▸ To do:
Examine the entries below, count the lines holding the string "True", and respond with the number only.
[start]
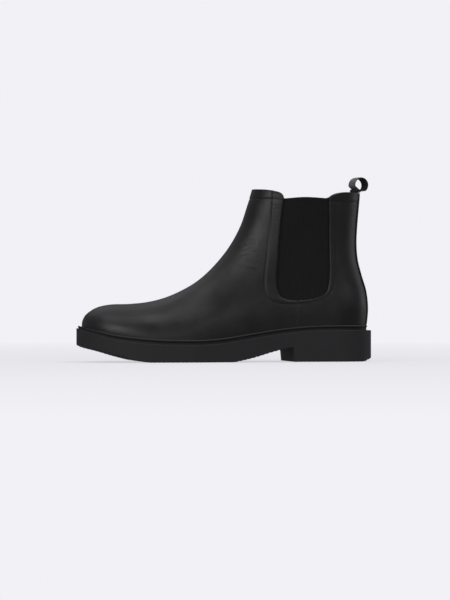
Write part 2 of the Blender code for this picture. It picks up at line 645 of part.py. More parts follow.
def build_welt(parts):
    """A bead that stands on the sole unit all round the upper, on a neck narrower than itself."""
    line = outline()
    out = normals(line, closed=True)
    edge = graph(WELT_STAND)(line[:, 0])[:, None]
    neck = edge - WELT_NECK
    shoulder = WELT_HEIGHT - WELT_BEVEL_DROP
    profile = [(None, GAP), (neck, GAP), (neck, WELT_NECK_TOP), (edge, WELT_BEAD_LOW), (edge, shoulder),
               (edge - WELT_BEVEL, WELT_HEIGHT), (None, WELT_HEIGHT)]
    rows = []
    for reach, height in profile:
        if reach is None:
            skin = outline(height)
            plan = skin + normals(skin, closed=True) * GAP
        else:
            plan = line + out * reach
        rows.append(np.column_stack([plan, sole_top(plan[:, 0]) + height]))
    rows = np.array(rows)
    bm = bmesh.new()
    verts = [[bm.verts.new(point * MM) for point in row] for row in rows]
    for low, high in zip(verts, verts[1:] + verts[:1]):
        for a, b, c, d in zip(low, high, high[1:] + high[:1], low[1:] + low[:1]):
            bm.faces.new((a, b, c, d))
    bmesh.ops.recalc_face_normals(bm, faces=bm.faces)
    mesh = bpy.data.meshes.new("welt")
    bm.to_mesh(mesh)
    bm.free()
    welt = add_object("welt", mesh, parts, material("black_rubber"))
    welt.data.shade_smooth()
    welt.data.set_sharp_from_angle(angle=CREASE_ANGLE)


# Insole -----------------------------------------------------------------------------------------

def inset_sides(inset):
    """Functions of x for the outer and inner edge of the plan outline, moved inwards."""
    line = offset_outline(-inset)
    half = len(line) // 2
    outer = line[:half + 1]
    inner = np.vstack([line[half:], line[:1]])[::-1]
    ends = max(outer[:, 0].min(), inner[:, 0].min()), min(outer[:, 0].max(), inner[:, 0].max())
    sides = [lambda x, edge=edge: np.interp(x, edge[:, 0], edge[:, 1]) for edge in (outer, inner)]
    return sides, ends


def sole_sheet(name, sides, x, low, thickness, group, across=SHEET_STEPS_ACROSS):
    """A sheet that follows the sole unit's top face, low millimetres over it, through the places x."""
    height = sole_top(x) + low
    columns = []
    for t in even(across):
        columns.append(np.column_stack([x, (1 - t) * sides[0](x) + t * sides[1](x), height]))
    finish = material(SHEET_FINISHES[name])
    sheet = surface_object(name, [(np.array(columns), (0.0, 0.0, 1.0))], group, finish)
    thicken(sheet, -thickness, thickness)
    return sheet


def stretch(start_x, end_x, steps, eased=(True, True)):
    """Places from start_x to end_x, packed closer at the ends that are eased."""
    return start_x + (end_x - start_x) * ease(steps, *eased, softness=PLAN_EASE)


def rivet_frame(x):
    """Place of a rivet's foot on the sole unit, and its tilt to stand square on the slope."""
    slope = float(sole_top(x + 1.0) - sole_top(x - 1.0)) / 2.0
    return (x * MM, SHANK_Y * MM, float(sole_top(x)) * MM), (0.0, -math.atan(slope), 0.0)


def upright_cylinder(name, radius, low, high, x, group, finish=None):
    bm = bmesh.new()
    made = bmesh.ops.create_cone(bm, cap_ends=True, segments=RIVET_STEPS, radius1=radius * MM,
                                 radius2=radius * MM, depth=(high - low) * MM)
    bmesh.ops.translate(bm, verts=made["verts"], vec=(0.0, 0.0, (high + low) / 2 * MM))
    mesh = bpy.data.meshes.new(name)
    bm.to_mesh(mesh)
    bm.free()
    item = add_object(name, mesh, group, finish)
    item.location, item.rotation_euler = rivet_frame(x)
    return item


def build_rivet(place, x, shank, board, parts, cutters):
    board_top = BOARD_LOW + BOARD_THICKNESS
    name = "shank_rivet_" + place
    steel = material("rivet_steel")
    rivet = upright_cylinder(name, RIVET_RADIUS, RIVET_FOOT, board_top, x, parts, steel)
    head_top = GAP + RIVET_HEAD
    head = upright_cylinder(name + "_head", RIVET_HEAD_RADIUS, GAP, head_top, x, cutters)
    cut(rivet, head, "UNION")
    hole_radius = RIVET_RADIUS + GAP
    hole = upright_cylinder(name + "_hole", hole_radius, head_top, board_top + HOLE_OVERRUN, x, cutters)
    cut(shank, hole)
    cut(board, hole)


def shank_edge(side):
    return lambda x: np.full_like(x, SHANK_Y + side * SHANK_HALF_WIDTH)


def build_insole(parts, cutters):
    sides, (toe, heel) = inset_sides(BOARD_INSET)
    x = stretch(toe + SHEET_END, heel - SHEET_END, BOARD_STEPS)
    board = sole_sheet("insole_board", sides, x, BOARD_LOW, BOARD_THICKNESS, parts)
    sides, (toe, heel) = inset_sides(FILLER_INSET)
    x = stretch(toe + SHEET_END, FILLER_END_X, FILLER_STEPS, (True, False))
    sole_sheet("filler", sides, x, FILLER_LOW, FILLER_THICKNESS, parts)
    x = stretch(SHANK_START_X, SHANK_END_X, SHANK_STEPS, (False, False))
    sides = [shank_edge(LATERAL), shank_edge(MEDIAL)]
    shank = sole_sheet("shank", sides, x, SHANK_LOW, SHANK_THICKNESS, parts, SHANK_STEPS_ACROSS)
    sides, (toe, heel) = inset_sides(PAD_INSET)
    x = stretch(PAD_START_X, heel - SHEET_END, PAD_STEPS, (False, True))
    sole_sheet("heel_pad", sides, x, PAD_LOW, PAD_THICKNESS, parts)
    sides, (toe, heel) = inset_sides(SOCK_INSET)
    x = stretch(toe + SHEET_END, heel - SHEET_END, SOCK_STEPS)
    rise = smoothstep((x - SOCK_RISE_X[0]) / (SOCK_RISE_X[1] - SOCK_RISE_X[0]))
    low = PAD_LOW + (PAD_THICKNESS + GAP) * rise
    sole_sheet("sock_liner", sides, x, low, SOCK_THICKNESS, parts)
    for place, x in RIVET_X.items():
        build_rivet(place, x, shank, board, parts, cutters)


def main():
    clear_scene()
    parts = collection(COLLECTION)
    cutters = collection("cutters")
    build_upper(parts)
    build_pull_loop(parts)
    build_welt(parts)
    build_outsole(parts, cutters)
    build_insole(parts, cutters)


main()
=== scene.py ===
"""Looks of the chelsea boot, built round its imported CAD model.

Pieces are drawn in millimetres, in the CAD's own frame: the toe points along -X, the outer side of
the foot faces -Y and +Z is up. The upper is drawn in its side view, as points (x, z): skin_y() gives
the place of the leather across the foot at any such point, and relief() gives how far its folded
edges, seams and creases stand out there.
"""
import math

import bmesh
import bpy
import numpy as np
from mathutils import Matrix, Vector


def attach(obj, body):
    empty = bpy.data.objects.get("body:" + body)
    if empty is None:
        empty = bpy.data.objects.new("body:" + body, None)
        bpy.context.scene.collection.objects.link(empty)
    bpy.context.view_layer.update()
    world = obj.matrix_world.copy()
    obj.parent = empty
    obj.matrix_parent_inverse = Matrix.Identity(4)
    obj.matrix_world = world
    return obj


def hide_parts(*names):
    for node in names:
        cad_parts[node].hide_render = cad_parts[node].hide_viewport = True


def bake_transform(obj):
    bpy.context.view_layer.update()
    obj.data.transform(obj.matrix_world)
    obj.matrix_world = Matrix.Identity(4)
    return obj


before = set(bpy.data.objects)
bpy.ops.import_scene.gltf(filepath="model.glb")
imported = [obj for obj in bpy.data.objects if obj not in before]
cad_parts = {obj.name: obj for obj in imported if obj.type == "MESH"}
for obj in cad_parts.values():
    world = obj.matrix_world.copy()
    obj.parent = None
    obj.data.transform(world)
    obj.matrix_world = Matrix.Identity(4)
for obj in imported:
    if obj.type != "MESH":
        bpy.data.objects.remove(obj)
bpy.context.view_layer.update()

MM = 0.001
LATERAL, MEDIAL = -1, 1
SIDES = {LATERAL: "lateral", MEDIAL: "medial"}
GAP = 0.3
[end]
[start]
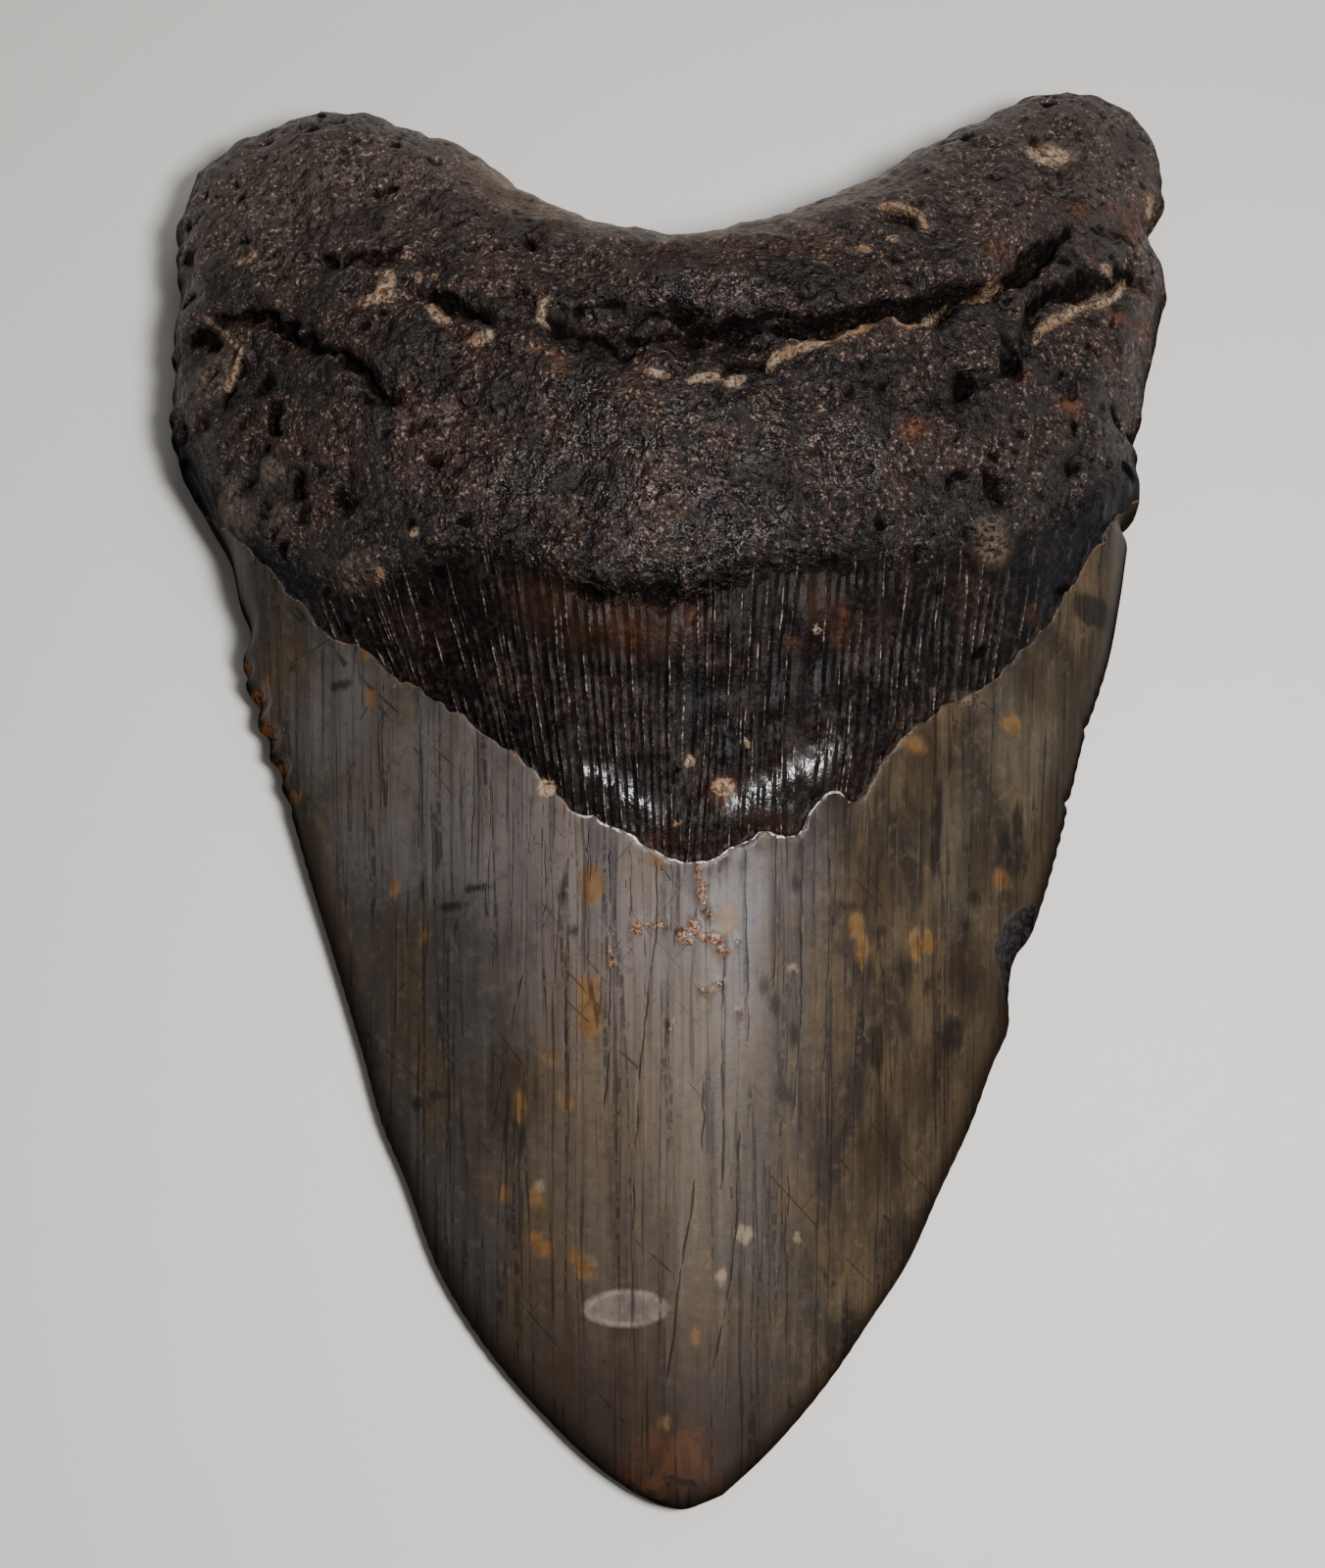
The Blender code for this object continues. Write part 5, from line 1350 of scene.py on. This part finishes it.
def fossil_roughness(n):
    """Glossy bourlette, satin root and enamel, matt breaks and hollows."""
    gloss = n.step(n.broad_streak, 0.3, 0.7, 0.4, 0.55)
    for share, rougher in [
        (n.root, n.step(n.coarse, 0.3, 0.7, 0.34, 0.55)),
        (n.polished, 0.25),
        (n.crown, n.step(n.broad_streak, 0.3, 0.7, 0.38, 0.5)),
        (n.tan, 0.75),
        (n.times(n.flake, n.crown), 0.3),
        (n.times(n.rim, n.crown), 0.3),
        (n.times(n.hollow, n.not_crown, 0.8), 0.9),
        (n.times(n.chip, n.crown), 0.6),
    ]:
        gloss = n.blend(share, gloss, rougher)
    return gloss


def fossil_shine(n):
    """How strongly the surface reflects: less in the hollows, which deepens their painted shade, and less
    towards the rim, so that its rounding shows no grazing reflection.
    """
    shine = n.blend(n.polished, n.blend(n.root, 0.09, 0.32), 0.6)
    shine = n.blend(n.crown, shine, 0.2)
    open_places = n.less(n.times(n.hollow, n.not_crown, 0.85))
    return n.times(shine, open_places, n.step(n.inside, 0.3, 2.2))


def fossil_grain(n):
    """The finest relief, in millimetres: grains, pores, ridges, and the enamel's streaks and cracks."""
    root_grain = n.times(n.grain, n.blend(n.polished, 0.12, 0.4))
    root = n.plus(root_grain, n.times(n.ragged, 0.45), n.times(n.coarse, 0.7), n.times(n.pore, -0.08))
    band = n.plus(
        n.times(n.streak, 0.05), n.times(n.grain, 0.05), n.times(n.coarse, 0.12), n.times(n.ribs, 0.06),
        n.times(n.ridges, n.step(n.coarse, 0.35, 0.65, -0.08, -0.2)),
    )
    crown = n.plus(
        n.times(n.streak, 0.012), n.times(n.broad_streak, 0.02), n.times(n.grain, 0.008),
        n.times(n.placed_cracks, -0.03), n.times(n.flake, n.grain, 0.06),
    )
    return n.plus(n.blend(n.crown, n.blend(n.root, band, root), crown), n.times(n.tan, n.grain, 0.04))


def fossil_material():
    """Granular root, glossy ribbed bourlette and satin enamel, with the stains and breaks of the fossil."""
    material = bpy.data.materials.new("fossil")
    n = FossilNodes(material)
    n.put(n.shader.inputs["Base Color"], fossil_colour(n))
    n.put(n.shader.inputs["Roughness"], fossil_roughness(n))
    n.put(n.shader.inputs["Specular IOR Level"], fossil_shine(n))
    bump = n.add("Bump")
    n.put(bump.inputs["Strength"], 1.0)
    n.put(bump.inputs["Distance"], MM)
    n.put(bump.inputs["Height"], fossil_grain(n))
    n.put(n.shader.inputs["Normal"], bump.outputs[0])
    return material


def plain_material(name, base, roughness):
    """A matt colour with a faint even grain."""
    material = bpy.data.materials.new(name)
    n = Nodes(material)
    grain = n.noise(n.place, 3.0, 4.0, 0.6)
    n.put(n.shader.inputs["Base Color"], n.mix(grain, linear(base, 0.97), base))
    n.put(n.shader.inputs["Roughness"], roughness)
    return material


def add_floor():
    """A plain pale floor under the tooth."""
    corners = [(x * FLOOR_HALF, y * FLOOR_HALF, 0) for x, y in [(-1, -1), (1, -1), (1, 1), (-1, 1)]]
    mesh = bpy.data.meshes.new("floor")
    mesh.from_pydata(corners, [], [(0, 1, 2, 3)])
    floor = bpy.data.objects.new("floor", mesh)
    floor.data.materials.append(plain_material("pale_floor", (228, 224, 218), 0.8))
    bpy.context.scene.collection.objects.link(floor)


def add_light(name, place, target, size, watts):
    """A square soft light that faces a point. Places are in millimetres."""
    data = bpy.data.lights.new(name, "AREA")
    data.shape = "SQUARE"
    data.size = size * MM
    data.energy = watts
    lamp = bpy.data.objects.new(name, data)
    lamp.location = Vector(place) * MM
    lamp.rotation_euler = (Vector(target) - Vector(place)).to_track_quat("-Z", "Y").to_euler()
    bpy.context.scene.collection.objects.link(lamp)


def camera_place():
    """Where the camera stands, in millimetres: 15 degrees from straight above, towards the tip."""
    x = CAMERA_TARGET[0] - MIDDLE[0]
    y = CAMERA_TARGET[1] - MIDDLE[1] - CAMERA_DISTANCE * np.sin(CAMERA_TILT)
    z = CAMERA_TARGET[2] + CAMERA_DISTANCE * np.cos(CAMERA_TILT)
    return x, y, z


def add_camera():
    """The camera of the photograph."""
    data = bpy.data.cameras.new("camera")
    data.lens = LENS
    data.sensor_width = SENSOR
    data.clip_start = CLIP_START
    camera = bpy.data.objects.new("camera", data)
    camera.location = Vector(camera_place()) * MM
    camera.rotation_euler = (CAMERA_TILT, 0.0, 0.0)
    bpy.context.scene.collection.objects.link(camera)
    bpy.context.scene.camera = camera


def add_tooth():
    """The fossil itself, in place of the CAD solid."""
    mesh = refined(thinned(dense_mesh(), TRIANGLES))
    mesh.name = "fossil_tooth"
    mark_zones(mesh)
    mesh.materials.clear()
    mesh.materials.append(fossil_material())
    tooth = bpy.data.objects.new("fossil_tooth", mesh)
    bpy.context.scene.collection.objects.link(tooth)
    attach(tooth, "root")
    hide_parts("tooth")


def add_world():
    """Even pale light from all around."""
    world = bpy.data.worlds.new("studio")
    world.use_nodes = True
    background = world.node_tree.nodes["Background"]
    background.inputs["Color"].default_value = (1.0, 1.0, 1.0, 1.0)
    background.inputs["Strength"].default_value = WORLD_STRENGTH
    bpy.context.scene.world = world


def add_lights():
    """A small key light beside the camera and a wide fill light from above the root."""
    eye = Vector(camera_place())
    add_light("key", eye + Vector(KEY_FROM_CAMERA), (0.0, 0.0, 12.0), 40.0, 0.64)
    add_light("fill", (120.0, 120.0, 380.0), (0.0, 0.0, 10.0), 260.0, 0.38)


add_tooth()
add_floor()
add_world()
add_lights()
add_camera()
[end]
[start]
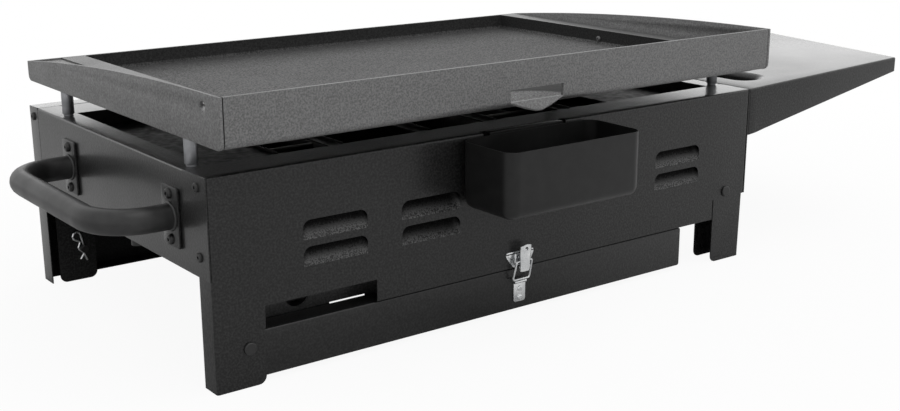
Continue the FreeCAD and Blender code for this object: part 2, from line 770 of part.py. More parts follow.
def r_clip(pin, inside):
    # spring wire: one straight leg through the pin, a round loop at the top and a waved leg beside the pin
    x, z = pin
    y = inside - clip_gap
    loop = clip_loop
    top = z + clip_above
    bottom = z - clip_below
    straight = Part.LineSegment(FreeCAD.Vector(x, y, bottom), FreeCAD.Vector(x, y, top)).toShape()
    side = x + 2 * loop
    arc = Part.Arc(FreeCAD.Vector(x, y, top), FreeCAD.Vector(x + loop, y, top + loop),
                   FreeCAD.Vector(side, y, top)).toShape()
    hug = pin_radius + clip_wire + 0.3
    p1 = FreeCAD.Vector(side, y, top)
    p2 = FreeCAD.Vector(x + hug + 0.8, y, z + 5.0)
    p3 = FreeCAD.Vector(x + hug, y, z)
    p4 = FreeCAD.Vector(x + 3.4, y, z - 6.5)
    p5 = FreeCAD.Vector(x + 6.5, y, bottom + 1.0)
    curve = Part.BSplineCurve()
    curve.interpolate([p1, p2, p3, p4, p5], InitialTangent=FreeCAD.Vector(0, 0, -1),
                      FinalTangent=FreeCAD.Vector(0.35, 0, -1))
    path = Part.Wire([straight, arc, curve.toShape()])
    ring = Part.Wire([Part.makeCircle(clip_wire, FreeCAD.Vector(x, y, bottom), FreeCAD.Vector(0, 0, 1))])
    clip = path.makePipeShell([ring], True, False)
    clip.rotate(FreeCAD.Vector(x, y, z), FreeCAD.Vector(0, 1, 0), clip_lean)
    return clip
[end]
▸ Response to this exercise:
9